Thursday, February 3, 2011

Why Sarah Palin Makes Us Proud: Naturally Compassionate Love

The night Nicolas was born (not premature but a month before we expected him), I held a Home Interiors party. My guests left at 9:00, we got to the hospital at 9:30, and he was born at 9:45. Following his birth announcement, his next mention in the newspaper was on the front page: he was the "baby" in this sentence about my appearance at a public hearing on water rates: "....addressed the City Council with baby in arms..."

For Ethan's birth, we went to a midwife, and both of us came home about 4 hours after he was born. I did miss the Parks Board meeting that afternoon, but went grocery shopping the next day.

So when I read that Trig was a month earlier than expected, and that Sarah, at a conference in Texas, went ahead and gave her speech after her water broke, that sounded like something I thought I might have done.

Sarah Palin treats ordinary things as though they are ordinary things, and giving birth is an ordinary thing for a woman to do. She doesn't allow the commonplace to become novel. Instead, she treats ordinary people as worthy of her time because that is the gift of life: each ordinary person and ordinary task is worthwhile.

And because she lives this way, her actions reflect the most natural compassion there is: a mother's own everyday priority of mingling love with the necessary tasks.

And so Trig is a baby who takes his place in the midst of the family like any other baby, and like so many large families he has a nephew his own age to grow up with, and that's that. While Sarah understands all the things people love to talk about and worry about and gossip about, when it comes down to the wire, Sarah Palin rejoices in the great goodness these babies bring to
the world.

And whether they agree with her politically or not, the great majority of mothers in the world recognize their own approach to family in Sarah: to whom a child is a child is a child that needs what all children need: love, direction, care, a place in the family, the blessing of his parents.

Some years ago, Ryan T. Anderson wrote a parable for First Things that illustrates this manner of living:

The Parable of the Good Soccer Mom

"You shall love your neighbor as you love yourself."

" Consider the Parable of the Good Soccer Mom: An embryo fell into the hands of ambitious scientists after she was left over in the freezer of an in vitro fertilization lab.

" A molecular biologist happened to be journeying through the lab. Seeing that the embryo was very small and didn't look like other human beings, he decided that it was not a human being. And he passed to the other side of the lab and left the embryo for his colleagues.

" Likewise a moral philosopher came to the place and launched into an exposition of human embryology and developmental biology. He concluded that the human embryo was a whole human being at the very beginning of her life. ...... [B]ut the embryo could feel no pain or pleasure and exhibited no consciousness of any type, and so the philosopher concluded that the human embryo had no moral status and possessed no rights.

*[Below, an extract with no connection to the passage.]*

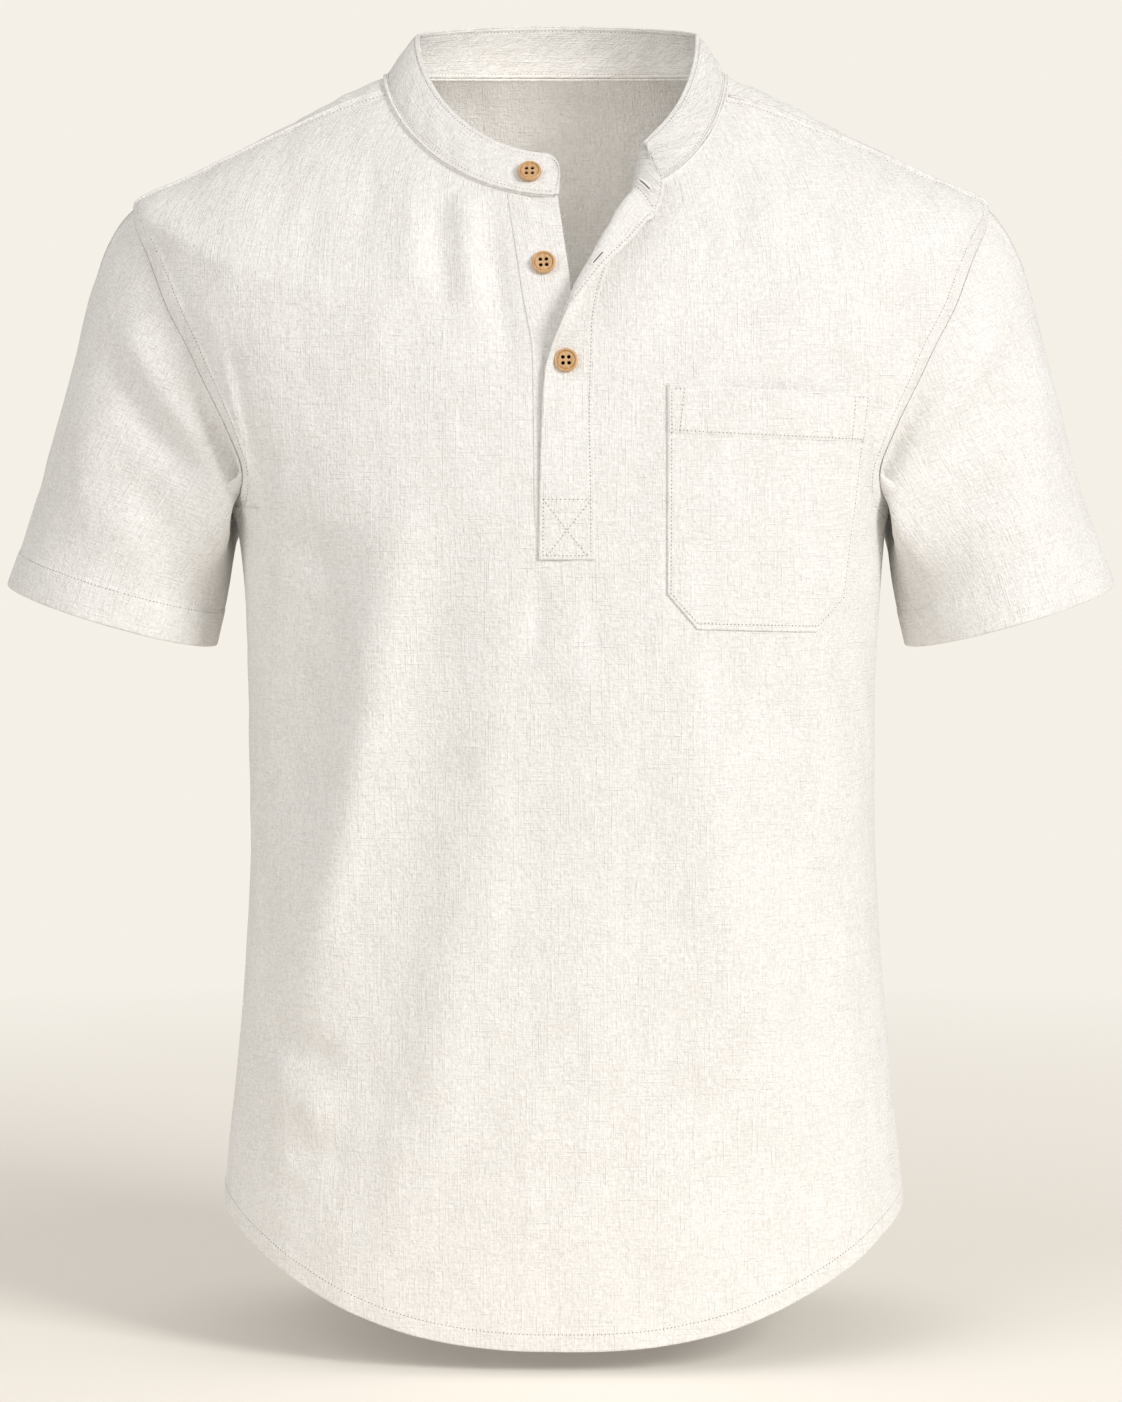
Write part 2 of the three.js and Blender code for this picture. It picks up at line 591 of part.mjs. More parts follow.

And he, too, passed to the other side of the lab and left the embryo to the tender mercies of the scientists.

" But a Soccer Mom who came upon the embryo was moved by both scientific fact and right moral reason.... [So] The Soccer Mom rescued the embryo, transferred her to her womb, and cared for her."

The most loving approach to life is unsentimental. It sees reality as matters of fact. Compassionate love rejoices in the present and in the future. It remembers the past but understands life looks forward. Love focuses on health and on creating and keeping health within the realm of reality.

When Sarah Palin came onto the national stage, she brought a family with her that affirmed these kinds of choices. When faced with embryos some in the world would define as "inconvenient", Sarah's actions said here's a reality that love will make good. And she not only followed her heart: she followed her beliefs.

That's healthy. That's pragmatism. That's transformative. That's normal.

And that's one reason that Sarah Palin is a Great American.